Schumacher joins the critics while Mosley remains calm

By DPA, IANS
Saturday, June 20, 2009

SILVERSTONE - Michael Schumacher Saturday joined the critics while Max Mosley, the man at the centre of the biggest storm in Formula One history, remained calm.

Mosley, the president of the ruling body FIA, said a solution can be found in a bitter budget cap row between eight teams and the FIA which escalated Friday when the teams announced a breakaway series and the FIA countered with legal action.

Talks were reportedly continuing Saturday at the British Grand Prix and the FIA announcement to postpone its final 2010 grid was rated a glimmer of hope.

The seven-time world champion Schumacher stopped short of naming Mosley but firmly blamed the FIA for the standoff and rated the new series a real alternative.

“It is simply not understandable that all teams share their view on how to approach the reforms and the governing body still wants to implement something else,” Schumacher, the former Ferrari star who is now an advisor for the famed Italian team, said on his website.

“Of course this seems unimaginable in the first moment, but this time all big teams stick together. This makes a new championship much more realistic.

“It is starting to be a real alternative to me. As a motorsport fan I want to watch the best show which is where the best drivers and the best teams compete with each other.”

Mosley, for his part, said that believes in a solution in which all top teams will be on the 2010 grid - although some like BMW or Toyota may have to withdraw due to the global economic crisis.

“We all know that there will be an F1 world championship and everyone who can be in it, will be,” he told the BBC.

“Always with these things in the end there’s a compromise. They can’t afford not to run in F1 and we would be very reluctant to have an F1 world championship without them.”

Mosley said he would’t retire because “what you can’t do is walk away from an organisation in the middle of a crisis” and dismissed as “a myth” claims that he was main problem.

Mosley spoke of “posturing and posing” and accused the Formula One Team Association (FOTA) of trying to gain full power in F1.

Many of the current manufacturers were involved in a previous breakaway threat out of which ultimately FOTA was founded last year. Mosley said he and commercial rights holder Bernie Ecclestone tried a similar thing in the 1980s before reaching a deal with FIA.

Others believe Mosley was the man to blame for the standoff.

“In the end the fate of Formula One should be decided by FIA, through that (the fate) of its president,” said French daily Le Figaro Saturday.

Germany’s Frankfurter Allgemeine Zeitung said that “the search for peace in the end failed due to Mosley’s leadership style” and British paper The Independent said in an editorial: “It’s no longer a row about budgets - this is personal.

“For sure, ego is involved on both sides.
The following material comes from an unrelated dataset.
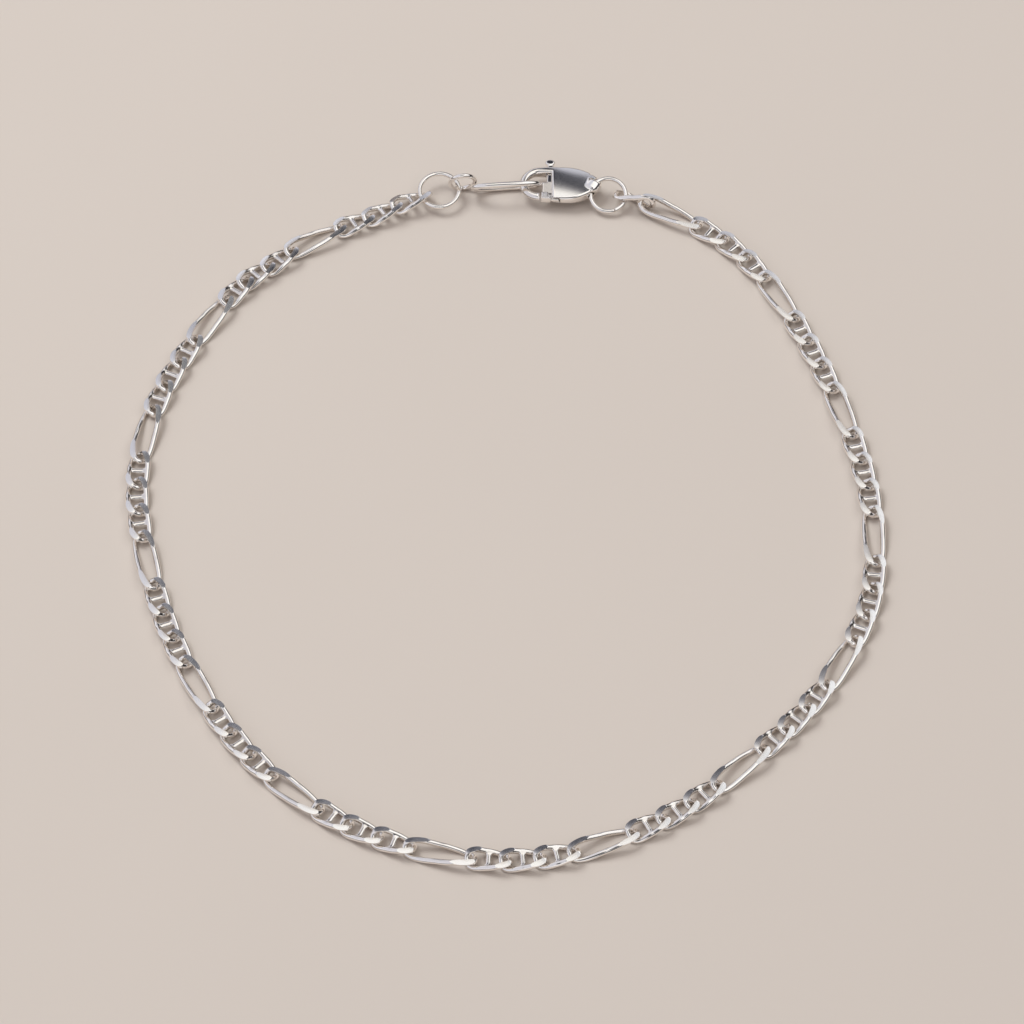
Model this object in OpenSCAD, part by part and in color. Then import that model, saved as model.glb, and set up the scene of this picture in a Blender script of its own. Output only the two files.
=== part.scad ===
// Figaro chain anklet in polished silver, laid down as a closed loop.
// Three short barred links follow each long open link. The chain starts at the adjuster ring, runs
// round the loop and ends at the clasp ring. The lobster clasp closes on the long end link, which a
// small jump ring holds to the adjuster ring. X is to the right, Y is across to the clasp's side of
// the loop, Z is up from the surface that the anklet lies on.

/* [Chain] */
// Thickness of the wire that the links are bent from
wire_d = 0.6; // [0.56:0.02:0.62]
// Outside length of a short link
short_l = 4.86; // [4.84:0.02:4.9]
// Outside length of a long link
long_l = 7.68; // [7.64:0.02:7.74]
// Outside width of every link
link_w = 2.5; // [2.48:0.02:2.56]
// Outside length of the plain end link that the clasp hooks on
end_link_l = 7.8; // [7.75:0.05:7.85]
// Outside width of the end link
end_link_w = 3.1; // [3.05:0.05:3.2]
// Thickness of the chain after both its faces are filed flat
filed_t = 1.1; // [1:0.05:1.2]
// How far the two ends of a link lean out of its plane
lean = 0.45; // [0.44:0.01:0.47]
// Slack between two links where the chain is drawn straight
slack = 0.3; // [0.28:0.01:0.32]

/* [Rings] */
// Outside diameter of the adjuster ring
adjuster_ring_d = 4.76; // [4.7:0.02:4.8]
// Outside diameter of the clasp ring
clasp_ring_d = 4.3; // [4.26:0.02:4.34]
// Outside diameter of the small jump ring that carries the end link
jump_ring_d = 3.2; // [3.18:0.02:3.24]
// Wire of the three rings
ring_wire_d = 0.5; // [0.4:0.02:0.54]

/* [Clasp] */
// Thickness of the clasp at its thickest
clasp_t = 1.5; // [1.4:0.05:1.6]
// Width of the hook across its bend
hook_w = 4.3; // [4.2:0.05:4.4]
// Width of the window inside the hook
window_w = 2.6; // [2.5:0.05:2.7]
// Thickness of the lever inside the clasp
lever_t = 0.45; // [0.4:0.05:0.5]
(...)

Mosley’s, and that of Ferrari president and the FOTA president Luca di Montezemolo … The teams want Mosley to go and are prepared to push as hard as they need to in order to achieve that end.

“A meeting of the FIA World Council could result in Mosley’s departure. Most likely it will not. But if Mosley stays, FOTA must go ahead with their series as Mosley continues with his, and therein would lie the seeds of the sport’s possible self-destruction.”
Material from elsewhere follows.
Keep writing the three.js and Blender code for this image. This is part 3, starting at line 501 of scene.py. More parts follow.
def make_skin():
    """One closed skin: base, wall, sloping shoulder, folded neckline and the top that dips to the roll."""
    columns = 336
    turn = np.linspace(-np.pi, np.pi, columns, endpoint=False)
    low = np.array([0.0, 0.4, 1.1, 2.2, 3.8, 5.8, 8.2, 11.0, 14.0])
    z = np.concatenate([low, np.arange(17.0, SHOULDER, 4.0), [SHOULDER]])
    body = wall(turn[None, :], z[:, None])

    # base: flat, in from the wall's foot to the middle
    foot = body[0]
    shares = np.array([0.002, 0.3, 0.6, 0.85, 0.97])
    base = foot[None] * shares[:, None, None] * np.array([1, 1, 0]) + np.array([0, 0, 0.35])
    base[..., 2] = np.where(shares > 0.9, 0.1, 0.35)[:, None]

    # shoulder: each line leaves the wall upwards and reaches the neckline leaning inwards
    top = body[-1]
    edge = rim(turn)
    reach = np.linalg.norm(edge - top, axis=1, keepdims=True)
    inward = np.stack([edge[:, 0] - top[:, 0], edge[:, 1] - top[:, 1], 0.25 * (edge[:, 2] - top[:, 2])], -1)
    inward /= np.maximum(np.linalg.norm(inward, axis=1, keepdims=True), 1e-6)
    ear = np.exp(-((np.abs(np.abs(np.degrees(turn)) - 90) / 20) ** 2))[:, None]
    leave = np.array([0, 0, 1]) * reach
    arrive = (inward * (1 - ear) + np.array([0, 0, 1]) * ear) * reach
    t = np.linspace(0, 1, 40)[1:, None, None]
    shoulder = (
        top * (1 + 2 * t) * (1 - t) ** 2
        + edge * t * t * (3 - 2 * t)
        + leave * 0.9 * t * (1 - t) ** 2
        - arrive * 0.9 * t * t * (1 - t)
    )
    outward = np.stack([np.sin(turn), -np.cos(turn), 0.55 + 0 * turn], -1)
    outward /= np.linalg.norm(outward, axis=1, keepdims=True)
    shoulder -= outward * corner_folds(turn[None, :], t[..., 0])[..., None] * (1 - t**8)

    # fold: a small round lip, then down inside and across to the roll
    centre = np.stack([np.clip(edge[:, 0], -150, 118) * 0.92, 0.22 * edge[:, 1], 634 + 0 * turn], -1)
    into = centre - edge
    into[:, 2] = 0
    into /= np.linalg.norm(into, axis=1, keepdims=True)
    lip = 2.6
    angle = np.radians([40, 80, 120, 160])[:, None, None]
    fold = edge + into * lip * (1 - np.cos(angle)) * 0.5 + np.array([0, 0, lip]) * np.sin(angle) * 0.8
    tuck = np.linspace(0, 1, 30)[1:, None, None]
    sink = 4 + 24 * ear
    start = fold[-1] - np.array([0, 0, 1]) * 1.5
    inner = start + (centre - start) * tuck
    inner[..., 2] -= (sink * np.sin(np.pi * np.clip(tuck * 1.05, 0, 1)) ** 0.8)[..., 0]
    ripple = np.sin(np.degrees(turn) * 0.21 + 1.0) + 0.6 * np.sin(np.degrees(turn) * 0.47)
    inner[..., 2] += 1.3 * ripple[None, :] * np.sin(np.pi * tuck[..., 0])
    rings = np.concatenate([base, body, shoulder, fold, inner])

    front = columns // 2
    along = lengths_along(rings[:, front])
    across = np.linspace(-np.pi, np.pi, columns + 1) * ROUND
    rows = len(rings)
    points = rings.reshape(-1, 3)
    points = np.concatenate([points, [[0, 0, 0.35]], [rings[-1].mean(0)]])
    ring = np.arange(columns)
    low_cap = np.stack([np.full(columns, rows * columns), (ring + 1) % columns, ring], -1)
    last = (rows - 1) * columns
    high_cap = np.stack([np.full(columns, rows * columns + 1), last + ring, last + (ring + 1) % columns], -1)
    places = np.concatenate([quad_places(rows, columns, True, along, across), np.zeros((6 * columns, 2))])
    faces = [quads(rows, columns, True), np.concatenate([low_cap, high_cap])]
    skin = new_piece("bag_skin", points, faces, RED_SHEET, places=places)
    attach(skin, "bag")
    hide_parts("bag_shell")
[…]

A breakwaway series would deprive F1 of the top teams including Ferrari, McLaren and championship leaders Brawn GP and leave F1 with the small teams of Force India and Williams plus newcomers.

The “rebels,” for their part, would have to start from scratch in all aspects ranging from tracks, television and marketing to rules.
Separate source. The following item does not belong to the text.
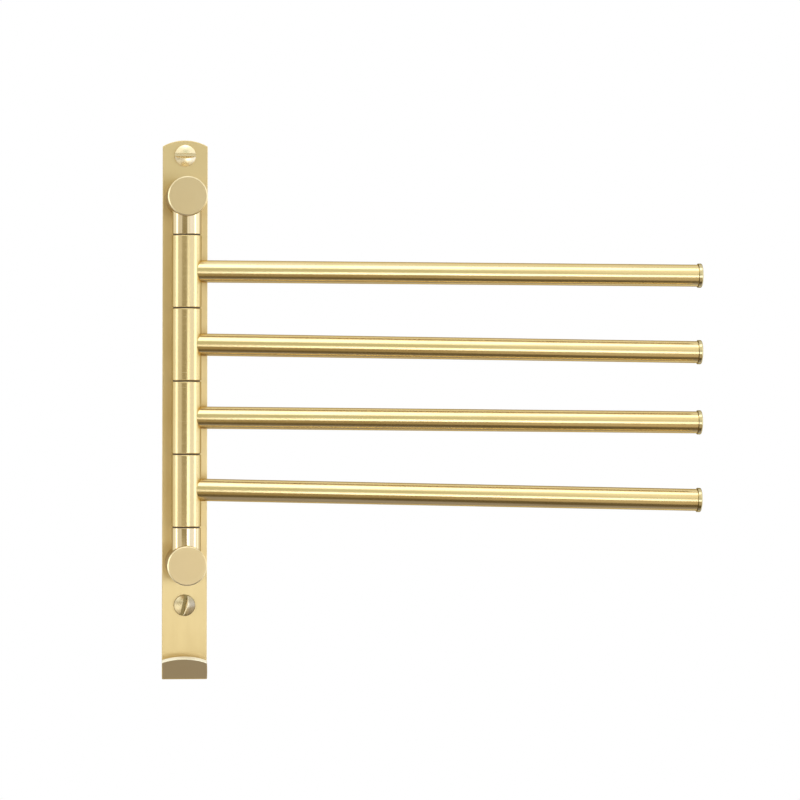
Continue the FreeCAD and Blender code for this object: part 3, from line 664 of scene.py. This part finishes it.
def show_white(tree, otherwise, white, output):
    """White where the camera, metal or glass looks, and another shader for every other ray."""
    ray = tree.nodes.new("ShaderNodeLightPath").outputs
    looks = work_out(tree, "MAXIMUM", ray["Is Camera Ray"], work_out(
        tree, "MAXIMUM", ray["Is Glossy Ray"], ray["Is Transmission Ray"]))
    mixed = add_node(tree, "ShaderNodeMixShader", {0: looks, 1: otherwise, 2: white}).outputs[0]
    tree.links.new(mixed, tree.nodes[output].inputs["Surface"])


def surround_with_white():
    """White where the camera or the metal looks past the rack, and a plainer light elsewhere."""
    world = bpy.data.worlds.new("studio")
    bpy.context.scene.world = world
    world.use_nodes = True
    tree = world.node_tree
    seen = tree.nodes["Background"]
    seen.inputs["Color"].default_value = (1, 1, 1, 1)
    fill = add_node(tree, "ShaderNodeBackground", {"Color": (1, 1, 1, 1), "Strength": 0.7})
    show_white(tree, fill.outputs[0], seen.outputs[0], "World Output")


def lay_floor():
    """A plain pale disc below the rack, out of the main view."""
    builder = bmesh.new()
    bmesh.ops.create_circle(
        builder, cap_ends=True, segments=96, radius=1.8,
        matrix=Matrix.Translation((0.15, 0, -1.3)))
    floor = finish_mesh("floor", builder)
    material = bpy.data.materials.new("pale_floor")
    material.use_nodes = True
    tree = material.node_tree
    shader = tree.nodes["Principled BSDF"]
    shader.inputs["Base Color"].default_value = (0.85, 0.85, 0.85, 1)
    shader.inputs["Roughness"].default_value = 0.9
    white = add_node(tree, "ShaderNodeEmission", {"Color": (1, 1, 1, 1), "Strength": 1})
    show_white(tree, shader.outputs[0], white.outputs[0], "Material Output")
    floor.data.materials.append(material)


def add_camera():
    """A long lens, a little to the left of the plate. Both lengths are in the picture's pixels."""
    focal_length, picture_width = 3554, 800
    nod, roll, turn_right = 0.75, 0.155, 6.01
    data = bpy.data.cameras.new("camera")
    data.sensor_width = 36
    data.lens = focal_length / picture_width * data.sensor_width
    data.clip_end = 20
    camera = bpy.data.objects.new("camera", data)
    bpy.context.scene.collection.objects.link(camera)
    camera.location = (-0.1111, -2.5, 0.0195)
    camera.rotation_euler = (
        math.radians(90 - nod), math.radians(-roll), math.radians(-turn_right))
    bpy.context.scene.camera = camera


finish_nodes()
make_tubes()
make_washers()
make_screws()
light_studio()
surround_with_white()
lay_floor()
add_camera()
bpy.context.scene.view_settings.view_transform = "Standard"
Schumacher, who is now a Ferrari advisor, named the politics “extremely unfortunate” and hoped for a solution, one way or another.

“Formula One has always been the platform for the best drivers and the best teams. This is what is admired all over the world, this is what everybody wants to see.

“But if this is constantly put into question due to permanent uncertainty of rules it is maybe better to really defend that value, leave and establish it somewhere else in a reasonable way,” Schumacher said.